Socially responsible cruising is coming! Carnival Corp has recently announced plans for a new brand, to be named fathom, which will launch next year. Aimed at a growing market for "social impact travel" fathom will run cruises which combine a chance to visit a new part of the world with an opportunity to do some good there by volunteering.
CEO of Carnival Corporation Arnold Donald said in the official news release on June 4th: "fathom will cater to a growing market of consumers who want to have a positive impact on people's lives, and aren't always sure when to begin... Both our travelers and the local citizens will learn and benefit from the opportunity to serve together."
The fathom brand will be led by Tara Russell, founder and chairman of Create Common Good. She explains the concept as a way to meet the desire of many travelers for purpose and mission, whilst tackling some real social issues using the vast resources and assets of the world's largest travel and leisure company: "Because fathom will bring hundreds of travelers to a destination on a regular basis, (it) can achieve focused and holistic, collaborative contributions in a broad region of the country - allowing fathom travelers to make a collective, transformative impact that they know will extend far beyond their involvement. They will also know they played an important role in ensuring the region flourishes."
Where and When
Carnival's new standalone brand will commence operations in April 2016, with week-long voyages from Miami. P&O UK's 710-passenger vessel MV Adonia will be redeployed as part of the project. The first destination for the ship is the Dominican Republic, a country with spectacular natural beauty and also a lot of poverty and insufficient infrastructure - the average household income is around USD$6,000 per year, and more than two million members of the population have no access to piped water. Cruisers will form a steady influx of volunteers in the country to help with identified needs, and the company will also use proceeds from cruise fares to cover supplies and further funding for partner organisations.
Russell believes that fathom's style of social impact travel will appeal to millennials with a desire to make a difference, and to parents and families who want to offer their children a meaningful encounter with other parts of the world.

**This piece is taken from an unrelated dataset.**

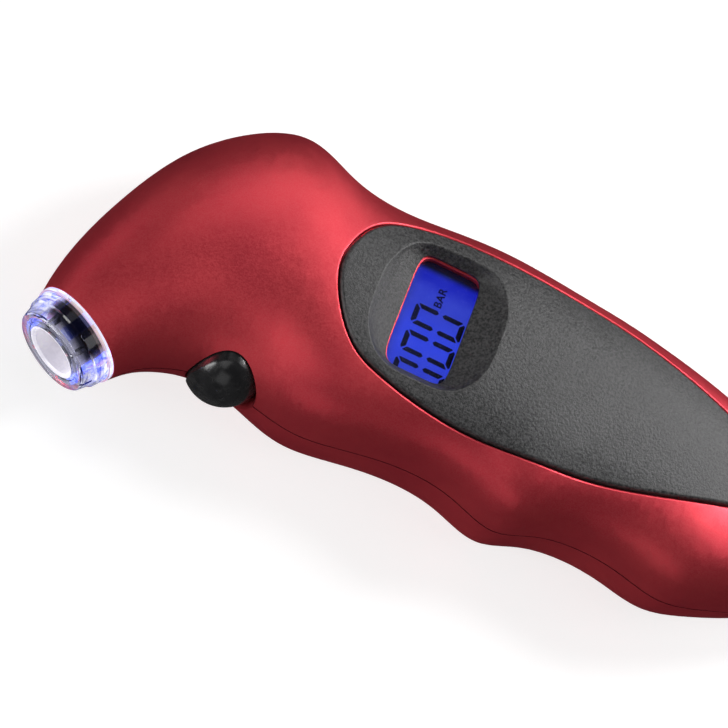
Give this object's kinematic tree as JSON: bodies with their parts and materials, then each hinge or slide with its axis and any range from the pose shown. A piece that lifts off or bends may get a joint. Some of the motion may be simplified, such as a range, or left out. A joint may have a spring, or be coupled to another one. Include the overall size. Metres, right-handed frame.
{
  "type": "digital tire pressure gauge",
  "caption": "Hand-held digital tyre gauge with bent red casing, black front panel, lit display, clear valve nozzle, push button in the bend and battery bay in the handle.",
  "frame": {"origin": "on the flat back that the gauge lies on, under the middle of its bounding box", "axes": "+X along the handle from the nozzle end to the tail, +Y from the button side to the crown of the bent head, +Z out of the display"},
  "size_m": [0.1548, 0.0596, 0.0325],
  "materials": {
    "red_paint": "satin metallic red coat over moulded plastic",
    "black_panel": "fine sandy texture",
    "clear_lens": "clear moulded lens",
    "lcd_glass": "liquid crystal glass, lit blue from behind",
    "diffuser": "translucent white",
    "lamp_case": "clear white lamp resin",
    "rubber_strip": "layered conductive rubber",
    "circuit_board": "green solder mask",
    "black_resin": "moulded black",
    "component_cases": "ceramic and foil cases",
    "zinc_steel": "zinc plated",
    "sensor_case": "moulded off-white",
    "silicone_hose": "milky silicone",
    "red_wire": "flexible wire cover",
    "black_wire": "flexible wire cover",
    "clear_tip": "clear moulded tip, faintly violet",
    "grey_sleeve": "light grey, smooth",
    "brass_body": "machined",
    "seal_rubber": "soft black",
    "black_button": "polished black",
    "switch_plastic": "moulded dark grey",
    "spring_steel": "nickel plated",
    "cell_steel": "stainless cans",
    "door_black": "fine texture"
  },
  "bodies": {
    "housing": {"front_casing": "red_paint", "back_casing": "red_paint", "front_panel": "black_panel", "display_window": "clear_lens", "lcd_glass": "lcd_glass", "backlight_diffuser": "diffuser", "backlight_lamps": "lamp_case", "zebra_strips": "rubber_strip", "main_board": "circuit_board", "controller_chip": "black_resin", "board_components": "component_cases", "board_screws": "zinc_steel", "pressure_sensor": "sensor_case", "air_hose": "silicone_hose", "lamp_leads": "red_wire", "switch_leads": "black_wire", "battery_lead_red": "red_wire", "battery_lead_black": "black_wire", "nozzle_tip": "clear_tip", "nozzle_sleeve": "grey_sleeve", "nozzle_body": "brass_body", "valve_seal": "seal_rubber", "depressor_pin": "brass_body", "nozzle_o_ring": "seal_rubber", "nozzle_lamp_board": "black_resin", "nozzle_lamps": "lamp_case", "switch_body": "switch_plastic", "switch_snap_dome": "spring_steel", "switch_board": "circuit_board", "battery_tray": "black_resin", "battery_cells": "cell_steel", "battery_contacts": "spring_steel", "battery_spring": "spring_steel", "casing_screws": "zinc_steel"},
    "trigger": {"trigger_button": "black_button"},
    "plunger": {"switch_plunger": "switch_plastic"},
    "battery_lid": {"battery_door": "door_black", "battery_door_screws": "zinc_steel"}
  },
  "joints": [
    {"name": "trigger_slide", "type": "slide", "parent": "housing", "child": "trigger", "axis": [-0.139, 0.9903, 0], "range_m": [0, 0.0006], "stiffness_N_per_m": 2000, "springref_m": -0.0004},
    {"name": "plunger_slide", "type": "slide", "parent": "housing", "child": "plunger", "axis": [-0.139, 0.9903, 0], "range_m": [0, 0.0006]},
    {"name": "battery_door_slide", "type": "slide", "parent": "housing", "child": "battery_lid", "axis": [0, 0, -1], "range_m": [0, 0.02]}
  ],
  "couplings": [
    {"joint": "plunger_slide", "follows": "trigger_slide", "ratio": 1}
  ]
}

Older adults who enjoy cruising may also be looking for a new challenge and a way of helping that goes beyond donating money.

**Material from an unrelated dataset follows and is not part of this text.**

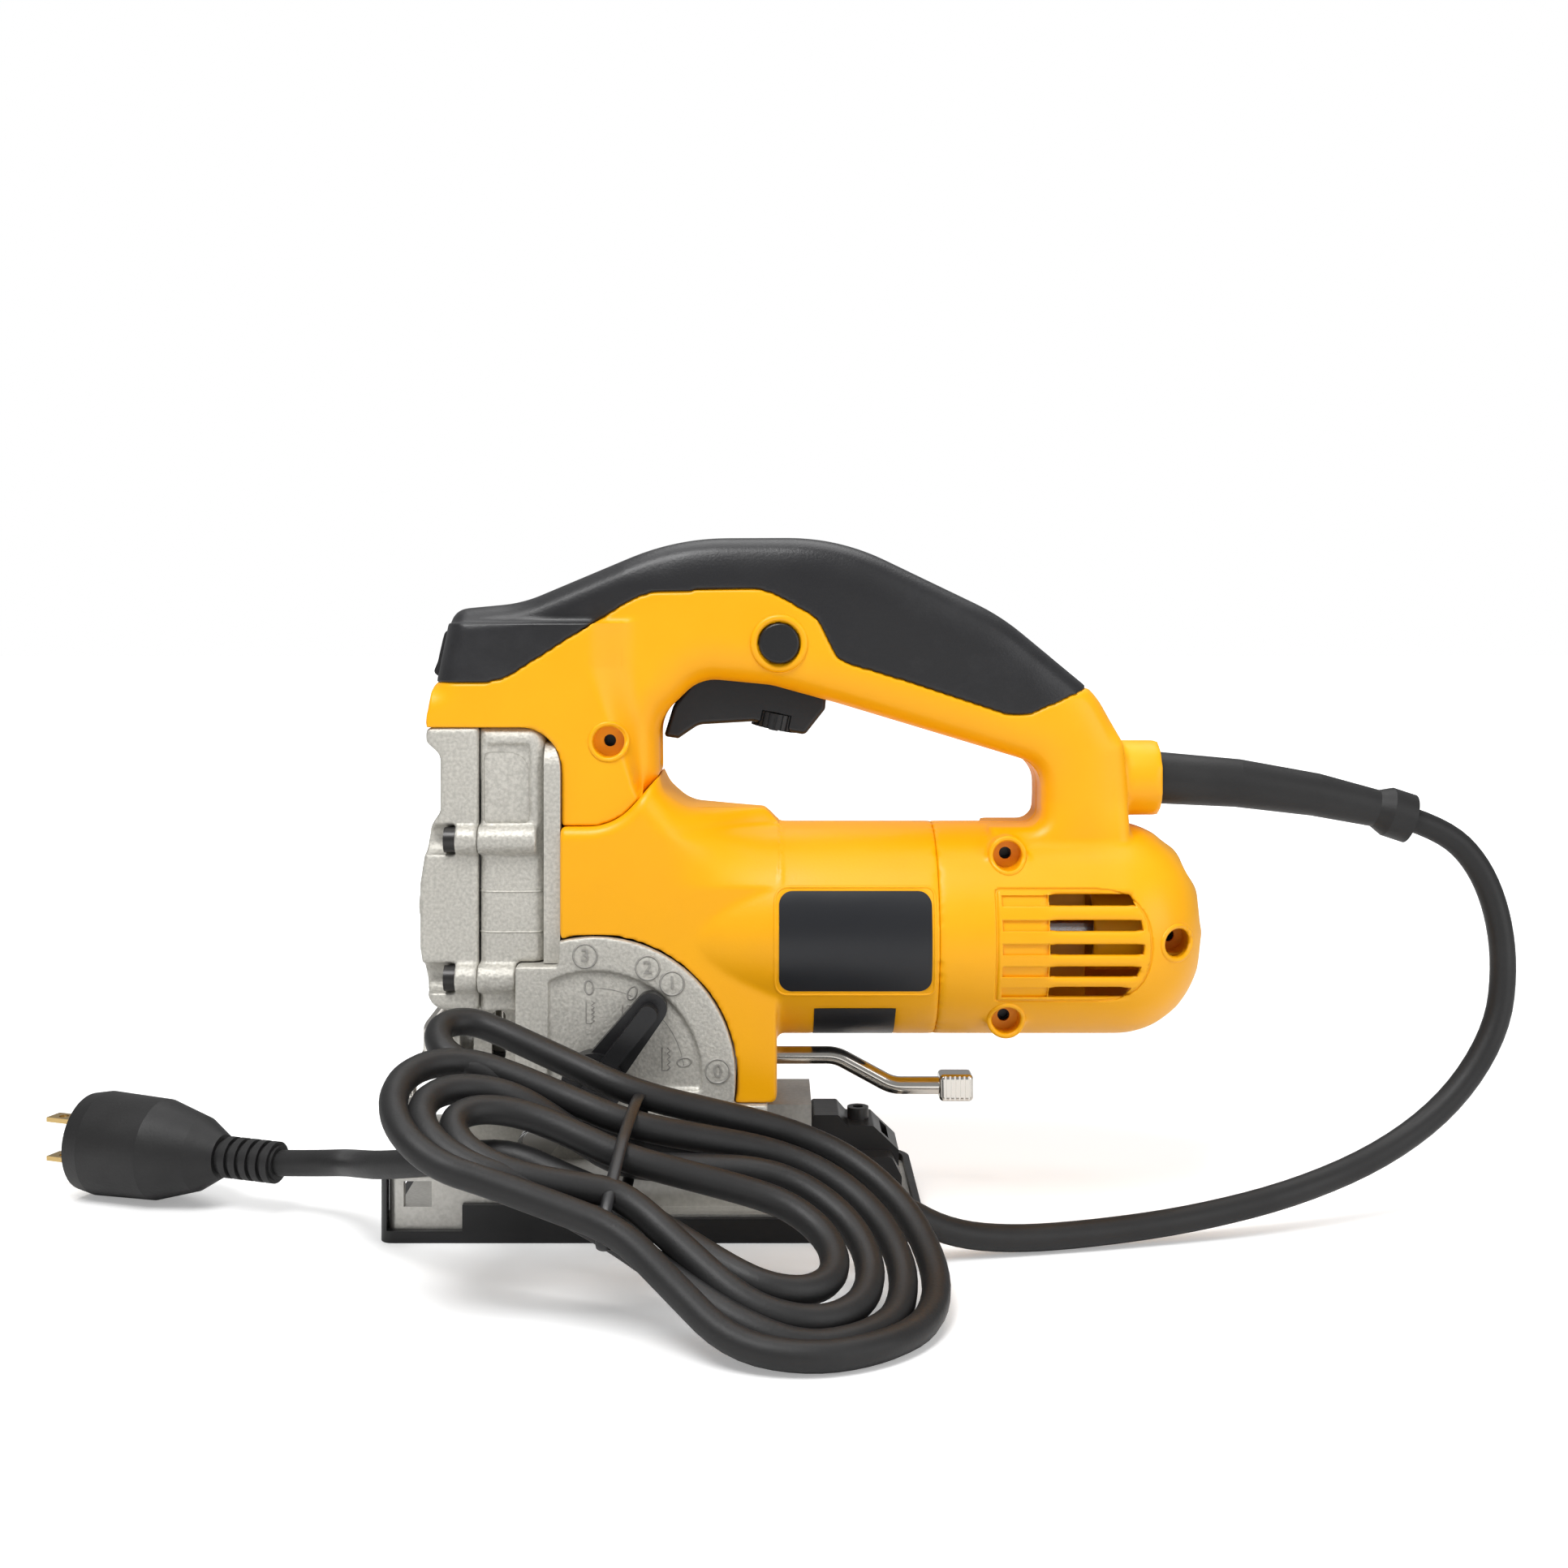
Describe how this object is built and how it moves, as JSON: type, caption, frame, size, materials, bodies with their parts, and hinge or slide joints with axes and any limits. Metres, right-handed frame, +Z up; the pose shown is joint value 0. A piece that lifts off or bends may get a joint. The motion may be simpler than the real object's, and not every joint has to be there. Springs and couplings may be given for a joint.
{
  "type": "jigsaw power tool",
  "caption": "Corded orbital jigsaw with a D-handle, cast gear case, pendulum selector lever, tilting shoe and its lead tied in a hank.",
  "frame": {"origin": "middle of the sole, on the surface that the tool stands on", "axes": "+X to the rear where the cord leaves, -X to the blade, -Y to the side with the pendulum lever, +Z up"},
  "size_m": [0.4742, 0.1805, 0.2127],
  "materials": {
    "yellow_plastic": "fine moulded grain",
    "soft_grip": "matt overmould",
    "black_plastic": "fine moulded grain",
    "label_black": "satin film",
    "cast_aluminium": "as cast, lightly blasted",
    "machined_aluminium": "machined",
    "steel": "zinc plated",
    "chrome_steel": "bright plated",
    "black_steel": "black oxide",
    "bearing_steel": "ground",
    "lamination": "stacked laminations",
    "bronze": "sintered",
    "copper": "enamelled wire",
    "brass": "plated",
    "carbon": "pressed carbon",
    "cord_rubber": "matt jacket"
  },
  "bodies": {
    "housing": {"left_shell": "yellow_plastic", "right_shell": "yellow_plastic", "left_grip": "soft_grip", "right_grip": "soft_grip", "field_case": "yellow_plastic", "label_plates": "label_black", "gear_case": "cast_aluminium", "gear_case_cover": "cast_aluminium", "bearing_plate": "cast_aluminium", "quadrant_housing": "cast_aluminium", "plunger_guard": "cast_aluminium", "finger_guard": "chrome_steel", "stator": "lamination", "field_coils": "copper", "rear_bearing": "bearing_steel", "front_bearing": "bearing_steel", "brush_holders": "brass", "brushes": "carbon", "switch_body": "black_plastic", "cord_clamp": "black_plastic", "strain_relief": "cord_rubber", "shell_screws": "black_steel", "gear_case_screws": "black_steel", "plunger_bushings": "bronze", "gear_axle": "bearing_steel", "fork_pin": "bearing_steel", "counterweight_guides": "bearing_steel", "trigger_pin": "bearing_steel", "release_pin": "bearing_steel", "clamp_bolt": "steel", "cord_lead": "cord_rubber", "cord_tail": "cord_rubber", "cord_hank": "cord_rubber", "hank_tie": "cord_rubber", "plug_body": "cord_rubber", "plug_blades": "brass"},
    "armature": {"armature_shaft": "bearing_steel", "armature_core": "lamination", "commutator": "copper", "fan": "black_plastic"},
    "drive_gear": {"drive_gear": "steel"},
    "plunger": {"plunger": "chrome_steel", "yoke": "steel", "blade_clamp": "steel"},
    "clamp_collar": {"clamp_collar": "black_steel"},
    "counterweight": {"counterweight": "steel"},
    "roller_fork": {"roller_fork": "steel"},
    "guide_roller": {"guide_roller": "bearing_steel"},
    "pendulum_lever": {"pendulum_lever": "black_plastic"},
    "trigger": {"trigger": "black_plastic"},
    "speed_dial": {"speed_dial": "black_plastic"},
    "lock_button": {"lock_button": "black_plastic"},
    "release_lever": {"release_lever": "black_plastic"},
    "bevel_lever": {"bevel_lever": "chrome_steel"},
    "saddle": {"saddle": "machined_aluminium"},
    "shoe": {"shoe_plate": "machined_aluminium", "shoe_cover": "black_plastic", "splinter_insert": "black_plastic", "shoe_bracket": "black_steel", "bracket_bolt": "black_steel"}
  },
  "joints": [
    {"name": "motor_spin", "type": "hinge", "parent": "housing", "child": "armature", "pos_m": [0, 0, 0.0889], "axis": [1, 0, 0], "continuous": true},
    {"name": "gear_spin", "type": "hinge", "parent": "housing", "child": "drive_gear", "pos_m": [-0.038, 0, 0.1077], "axis": [1, 0, 0], "continuous": true},
    {"name": "plunger_stroke", "type": "slide", "parent": "housing", "child": "plunger", "axis": [0, 0, 1], "range_m": [-0.013, 0.013]},
    {"name": "collar_turn", "type": "hinge", "parent": "plunger", "child": "clamp_collar", "pos_m": [-0.048, 0, 0.045], "axis": [0, 0, 1], "range_deg": [0, 40], "stiffness_Nm_per_rad": 0.03, "springref_deg": -11.46},
    {"name": "counterweight_slide", "type": "slide", "parent": "housing", "child": "counterweight", "axis": [0, 0, 1], "range_m": [-0.0078, 0.0078]},
    {"name": "fork_swing", "type": "hinge", "parent": "housing", "child": "roller_fork", "pos_m": [-0.028, 0, 0.044], "axis": [0, 1, 0], "range_deg": [0, 4]},
    {"name": "roller_spin", "type": "hinge", "parent": "roller_fork", "child": "guide_roller", "pos_m": [-0.0405, 0, 0.0185], "axis": [0, 1, 0], "continuous": true},
    {"name": "pendulum_select", "type": "hinge", "parent": "housing", "child": "pendulum_lever", "pos_m": [-0.018, -0.031, 0.0475], "axis": [0, -1, 0], "range_deg": [-48, 42]},
    {"name": "trigger_pull", "type": "hinge", "parent": "housing", "child": "trigger", "pos_m": [0.0495, 0, 0.1665], "axis": [0, 1, 0], "range_deg": [0, 7], "stiffness_Nm_per_rad": 1.5, "springref_deg": -4.58},
    {"name": "speed_dial_turn", "type": "hinge", "parent": "trigger", "child": "speed_dial", "pos_m": [0.0371, 0, 0.1546], "axis": [0.2079, 0, 0.9781], "range_deg": [-150, 150]},
    {"name": "lock_button_press", "type": "slide", "parent": "housing", "child": "lock_button", "axis": [0, 1, 0], "range_m": [0, 0.003], "stiffness_N_per_m": 400, "springref_m": -0.001},
    {"name": "release_lever_lift", "type": "hinge", "parent": "housing", "child": "release_lever", "pos_m": [-0.064, 0, 0.182], "axis": [0, 1, 0], "range_deg": [0, 65], "stiffness_Nm_per_rad": 0.08, "springref_deg": -11.46},
    {"name": "bevel_lever_swing", "type": "hinge", "parent": "housing", "child": "bevel_lever", "pos_m": [0.03, 0, 0.0476], "axis": [0, 0, -1], "range_deg": [0, 30]},
    {"name": "shoe_slide", "type": "slide", "parent": "housing", "child": "saddle", "axis": [1, 0, 0], "range_m": [0, 0.008]},
    {"name": "shoe_bevel", "type": "hinge", "parent": "saddle", "child": "shoe", "pos_m": [0, 0, 0.008], "axis": [1, 0, 0], "range_deg": [-45, 45]}
  ],
  "couplings": [
    {"joint": "gear_spin", "follows": "motor_spin", "ratio": -0.23684},
    {"joint": "counterweight_slide", "follows": "plunger_stroke", "ratio": -0.6}
  ]
}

In terms of partner organisations, fathom will be working primarily with two partners in the Puerto Plata region of the Dominican Republic: Entrena, and the Instituto Dominicano de Desarrollo Integral (IDDI). Both are well-established in the country.
How will fathom travelers help in the DR?
The three initial focuses for fathom in the Puerto Plata region will be economic development, education and the environment. Volunteering opportunities might include helping to cultivate plants, assisting local companies, working with Dominican teachers to improve English skills for both children and adults, and making and delivering clay water filters to families throughout the area.
To prepare passengers for the experience, fathom will run orientations, Spanish lessons, activity trainings and more during the two days spent at sea on the way to the destination. Travelers will be able to build their own schedules to participate in the areas which interest them most.
Beyond the social impact activities, fathom travelers will be able to experience the stunning Dominican Republic and visit sites of interest, as well as making use of the recreational activities for Carnival ships visiting Amer Cove and Puerto Plata. Menus and music onboard will be geographically inspired to cater better to cruisers who appreciate full cultural immersion.
Other ways cruisers are doing good
Cruising with a purpose isn't an entirely new concept, although fathom will be unique as a brand devoted entirely to social impact travel. Princess has a "cruising for a cause" initiative which dedicated sailings to select charitable causes, raising fund for organisations like U.S. veterans or the American Heart Association. Onboard fundraising events are incorporated into many cruises across a range of lines, and there are multiple ways in which the industry gives back financially.
Onshore volunteering is also an established if uncommon idea. Notably, Crystal Cruises has a "You Care. We Care" voluntourism program which offers hands-on volunteer efforts as shore excursions on the majority of its itineraries.
Recently, in our own waters, P&O's Pacific Dawn served as a relief vessel in the aftermath of Cyclone Pam, bringing food, water and other humanitarian cargo - the majority of which was donated by the cruise passengers who were happy to help rebuild a nation which had welcomed them so many times during their South Pacific holidays. The Pacific Pearl and Carnival Spirit also joined in the aid effort.
Outside of the cruise industry, volunteer travel is available in many forms and across the globe. Organisations like Habitat for Humanity have long been sending willing travelers to places where they can make a difference to their host community while experiencing a new place and culture.
Carnival's introduction of fathom is an exciting development for the global cruising market and we look forward to following the updates from fathom as it gets closer to launch! What do you think of "voluntourism" as a concept? Would you take the plunge and head to the Caribbean to cruise with fathom, or are holidays and volunteering best kept separate?